What This Lost Story Reveals About the Garratyverse
Viewed in hindsight, The Best Years of Our Lives…Supposedly feels like a prototype for the emotional depth that would later define the series. It demonstrates:
- a willingness to confront grief directly
- a fascination with memory as both anchor and burden
- a commitment to emotional realism over melodrama
- a belief in the narrative potency of quiet, ordinary moments
It also illustrates a broader truth about creative work: emotional material doesn’t disappear when a project stalls. It composts. It becomes soil for something else.
The Story That Had to Wait
When Reunion: Coda finally began three years later, the return wasn’t to this abandoned draft but to the emotional questions it raised. The story that emerged approached loss, memory, and the long shadow of adolescence with greater distance, structure, and generosity.
The Garratyverse didn’t restart in 2018 because it wasn’t ready to. The story needed time to ripen. So did its author.

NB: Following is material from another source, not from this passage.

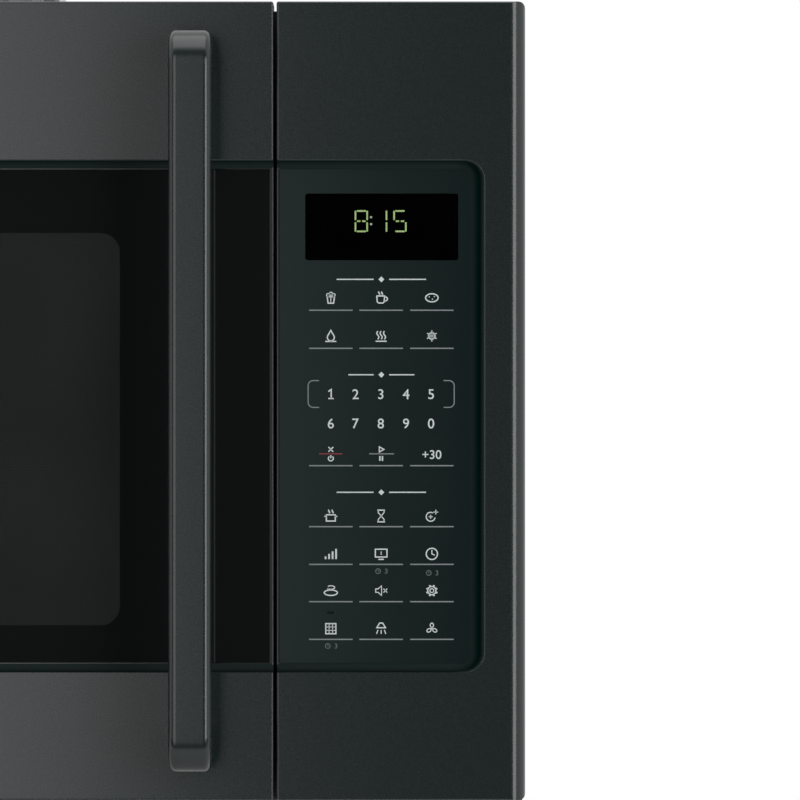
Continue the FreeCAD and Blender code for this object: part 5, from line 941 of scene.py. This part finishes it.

And when the return finally came, it wasn’t an act of resurrection—it was an act of transformation.
A Final Thought
Every writer keeps a drawer full of ghosts. Most never see daylight. This one did, briefly, and in doing so it left behind a trace—a reminder that even abandoned stories matter. They mark the places where the creative path bent, paused, or quietly changed direction.
This fragment stands as both relic and testament: a record of the long, winding, emotionally honest journey that eventually led to Reunion: Coda and the Garratyverse as it exists today.